玛丽死后,为了不给天主教留下任何将玛丽神话的借口,所有与玛丽执行有关的物事全部被焚烧,包括她的衣物、佩戴的首饰、砍头的木桩、行刑工具等。后人所出售的所谓玛丽的舍利子都是假的。
佛瑟林黑城堡遗迹(https://en.wikipedia.org/wiki/Fotheringhay_Castle)
玛丽的死,对伊丽莎白心理的影响可以从佛瑟林黑城堡以后的迅速衰落得到反映。这么大的一个城堡,玛丽死后便被弃用,任其经受风吹雨淋,到了伊丽莎白时代的后期便因为得不到维护而开始倒塌。到了1635年,距玛丽死后还不到50年,这里就已经成了废墟,以后又被彻底拆毁。如今唯一剩的就是城堡小教堂的这一隅残垣,向人们诉说了历史的悲怆。
然而,客观公正地评价,虽然作为女人,玛丽的遭遇确实令人同情;但作为君主,她有的只是小勇气和小智慧,缺乏安邦治国的大智大勇。纵观其一生,除了为王朝生了个儿子,她没有为苏格兰做出任何实质性的历史贡献,却给自己的子民带来内斗和矛盾的激化。

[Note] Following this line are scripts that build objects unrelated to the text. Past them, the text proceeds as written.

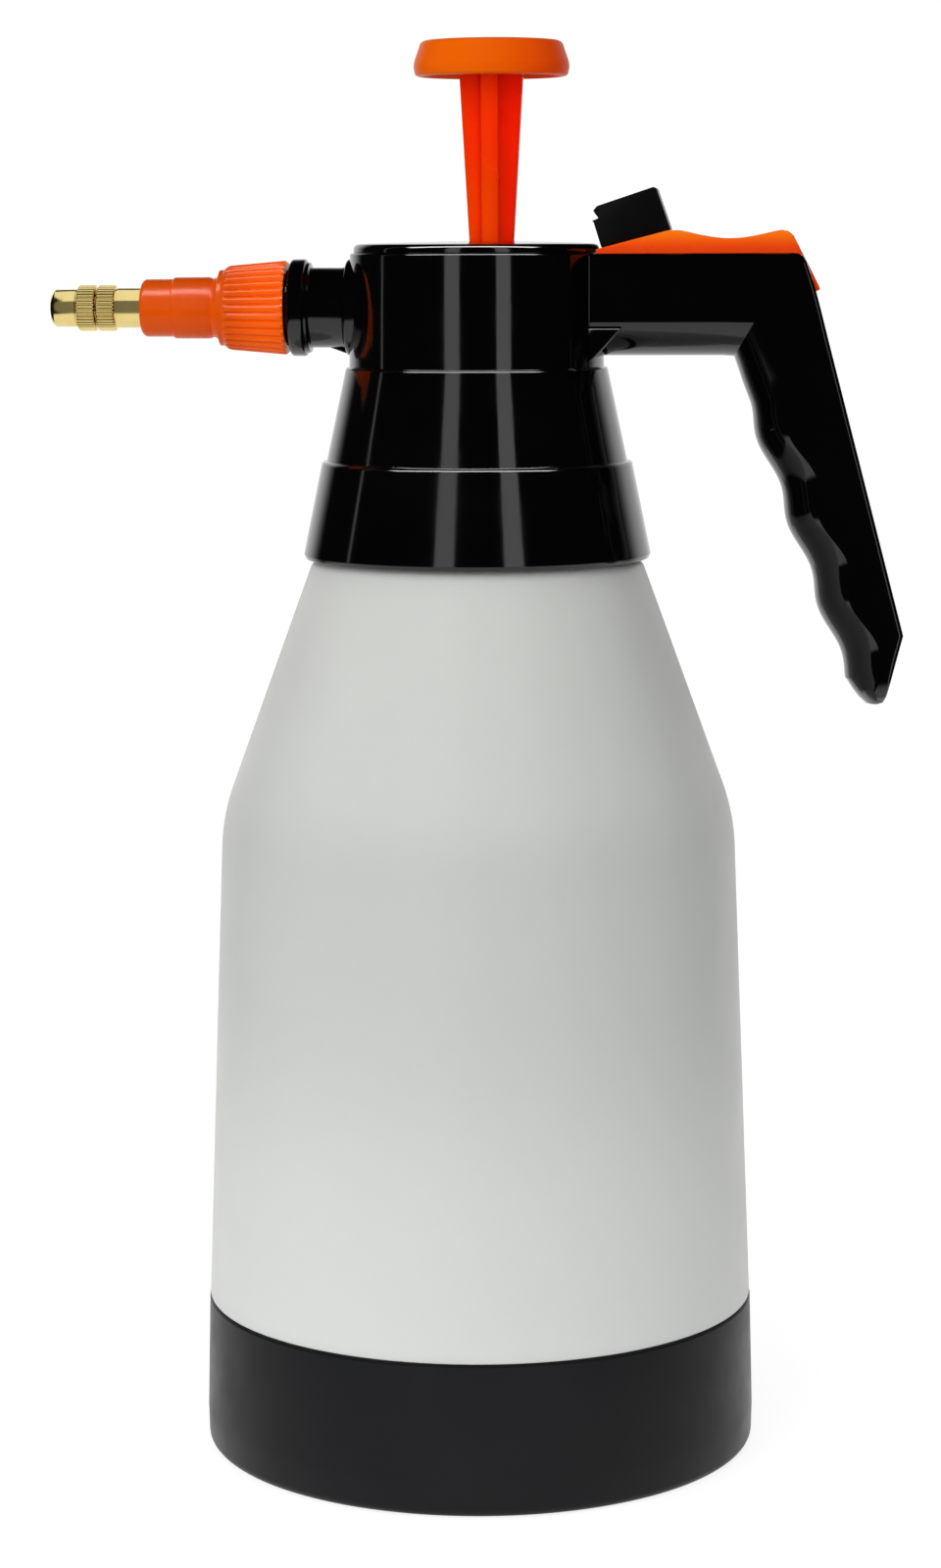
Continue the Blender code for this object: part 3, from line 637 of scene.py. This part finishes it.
def make_spout(look):
    flange_to = -NUT.x - 0.8
    flange_from = flange_to - 3.8
    flange_r = (SPOUT.z - SPOUT_LOW.z) / 2
    barrel_r = 8.9
    outline = [
        (2.0, 22.0),
        (6.0, 22.0),
        (6.0, BOSS_FACE + 0.25),
        (barrel_r + 0.25, BOSS_FACE + 0.1, 0.3),
        (barrel_r, BOSS_FACE + 1.0),
        (barrel_r, flange_from - 0.7, 0.5),
        (flange_r - 0.8, flange_from - 0.7, 0.35),
        (flange_r - 0.7, flange_from + 0.1, 0.2),
        (flange_r, flange_from + 0.2, 0.7),
        (flange_r, flange_to, 0.9),
        (7.7, flange_to, 0.3),
        (7.7, 54.6, 0.4),
        (6.9, 55.6),
        (2.0, 55.6),
    ]
    spout = lathe("outlet_spout_turned", rounded(outline), sides=128, along_x=True)
    piece(spout, look, "head", "gloss_black", "outlet_spout")
    under = NOZZLE_Z - barrel_r
    root_x = -BOSS_FACE + 1
    fin_outline = [(root_x, under + 1.5), (-33.8, under + 1.0), (-33.4, under + 0.2), (root_x, under - 1.7)]
    fin = slab("spout_fin", fin_outline, 0.8, bevel=0.25)
    piece(fin, look, "head", "gloss_black")
    ridge = thread("spout_thread", 7.6, start=45.0, pitch=2.5, turns=3.4, depth=0.45, along_x=True)
    piece(ridge, look, "head", "gloss_black")


def make_nut(look):
    ribs = 32
    rib_height = 0.6
    skirt_end, front = -NUT.x, -NUT_LOW.x
    shoulder, shoulder_r = 55.3, 9.4
    bore_r = 8.45  # clears the spout's thread
    skirt_r = (NUT.z - NUT_LOW.z) / 2

    def relief(angle, height):
        if not skirt_end < height < shoulder + 0.6:
            return 0.0
        fade = min(1.0, (shoulder + 0.6 - height) / 0.9)
        wave = 0.5 + 0.5 * math.cos(ribs * angle)
        return rib_height * (wave**0.5 - 1.0) * fade

    shares = [k / 8 for k in range(9)]
    slope = [
        (skirt_r - (skirt_r - shoulder_r) * share, skirt_end + 0.5 + (shoulder - 0.9 - skirt_end) * share)
        for share in shares
    ]
    outline = [
        (bore_r, skirt_end),
        (skirt_r - 0.35, skirt_end),
        *slope,
        *[(shoulder_r - 2.55 * (1 - math.cos(a)) * 0.5 - 0.3 * k / 6, shoulder - 0.2 + 4.0 * k / 6)
          for k, a in enumerate(math.pi * j / 6 for j in range(7))],
        (6.86, 60.0),
        (6.83, 67.5),
        (6.78, 67.85),
        (6.47, 68.15),
        (6.43, 68.5),
        *[(6.42 - 1.3 * (1 - math.cos(a)), front - 1.3 + 1.3 * math.sin(a))
          for a in (math.pi / 2 * j / 6 for j in range(7))],
        (4.9, front),
        (4.75, front - 0.2),
        (4.75, 62.4),
        (2.6, 62.4),
        (2.6, 57.5),
        (bore_r, 57.5),
    ]
    nut = lathe("nozzle_nut_ribbed", outline, sides=ribs * 12, along_x=True, relief=relief)
    piece(nut, look, "nozzle", "nozzle_orange", "nozzle_nut")


def knurl(start, end):
    """Straight knurls round a brass ring, which run out at its chamfered edges."""
    count = 38
    depth = 0.36

    def relief(angle, height):
        fade = max(0.0, min(1.0, (height - start) / 0.25, (end - height) / 0.25))
        phase = (angle * count / FULL_TURN) % 1.0
        return -depth * abs(2 * phase - 1) ** 2.2 * fade

    return relief, count * 8


def ring_outline(radius, start, end):
    """The outer side of a knurled ring, with points enough for the knurls to run out at its edges."""
    chamfer = 0.3
    inner = [start + 0.1, start + chamfer, start + 0.55, end - 0.55, end - chamfer, end - 0.1]
    radii = [radius - 0.35, radius - 0.05, radius, radius, radius - 0.05, radius - 0.35]
    return list(zip(radii, inner))


def make_nozzle_body(look):
    split = SPLIT - 0.15
    rear_r = 4.45
    ring_r = (BODY.z - BODY_LOW.z) / 2
    ring_start = 81.1
    relief, sides = knurl(ring_start + 0.1, split - 0.1)
    outline = [
        (1.2, -BODY.x),
        (rear_r, -BODY.x),
        (rear_r, ring_start - 0.35),
        (rear_r - 0.2, ring_start - 0.25),
        (rear_r - 0.2, ring_start),
        *ring_outline(ring_r, ring_start, split),
        (rear_r - 0.3, split),
        (2.85, split),
        (2.85, 91.6),
        (1.2, 91.6),
    ]
    body = lathe("nozzle_body_turned", outline, sides, along_x=True, relief=relief, relief_from=BRASS_BORES_R)
    piece(body, look, "nozzle", "brass", "nozzle_body")


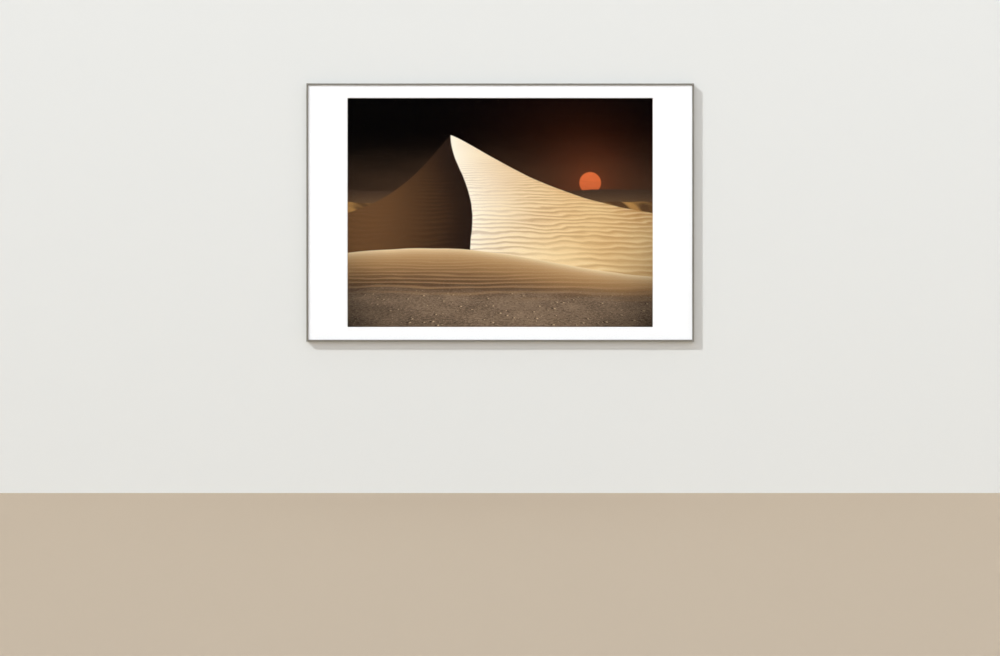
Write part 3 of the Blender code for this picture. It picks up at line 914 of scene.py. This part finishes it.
def extrusion(tree, section, points):
    """The section swept along a line of length 1. Each point keeps its places along and across."""
    across, through, _ = position(tree)
    profile = add(tree, "GeometryNodeMeshToCurve", {"Mesh": section})
    profile = store(tree, store(tree, profile, "inset", across), "depth", through)
    path = add(tree, "GeometryNodeCurvePrimitiveLine", {"Start": (0, 0, -0.5), "End": (0, 0, 0.5)})
    path = add(tree, "GeometryNodeResampleCurve", {"Curve": path, "Count": points})
    return sweep(tree, store(tree, path, "along", position(tree)[2]), profile)


print("an extrusion keeps three numbers on each point: along, inset and depth")

# %% The rule of a mitred rail
tree, start, length, mitre_gap, front = new_rule("mitred_rail", "Length", "Mitre Gap", "Front")
swept = extrusion(tree, start, 2)
inset = named(tree, "inset")
pull_back = inset * 2 + mitre_gap * math.sqrt(2)
along = named(tree, "along") * (length - pull_back)
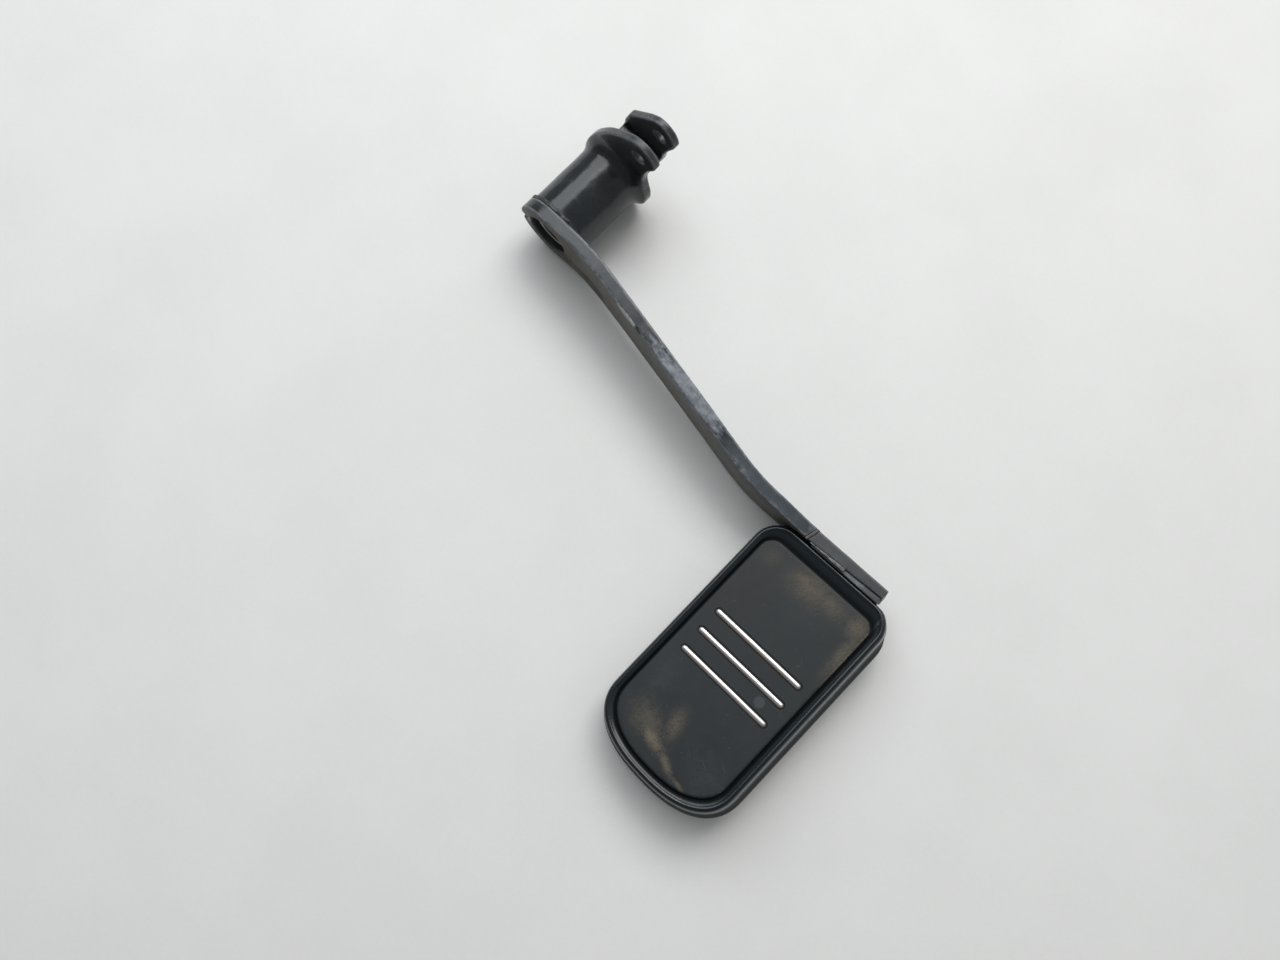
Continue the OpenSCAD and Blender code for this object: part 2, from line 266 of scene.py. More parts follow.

玛丽女王认识不到她自己的宗教态度与当时的苏格兰政治风景线完全格格不入,天时地利人和一样不沾,只一意孤行地认为自己是至高无上的君主,具有与生俱来不可侵犯的权利,而她所受的法国宫廷式贵族教育也不足以让她有能力在那个风起云涌的时代把握住王权。加之伊丽莎白身边围绕的是一群以塞索和沃辛汉为代表的同时代最强的大脑,玛丽最后的败局也是必然的了。但更主要的还是玛丽女王的傲慢与自私,不幸的是这一点被她的孙子斯图尔德王朝的查尔斯一世所继承。
玛丽女王的一生都被自己的欲望和感情所驱使,而伊丽莎白却为了国家和子民的利益用尽一生去克制自己的欲望和感情,这才最终成为英国历史上最伟大的君主之一。说白了,玛丽只是个出身高贵、优雅却糊涂的女人,而伊丽莎白一世却是个智睿的女君主,这就是二者之间本质上的差别。
我们可以无穷尽地为玛丽的个人遭遇而感叹,但作为君主,如果不能认识到自己应该承担的历史责任,那就只能感叹“雕栏玉砌应犹在,只是朱颜改。”了。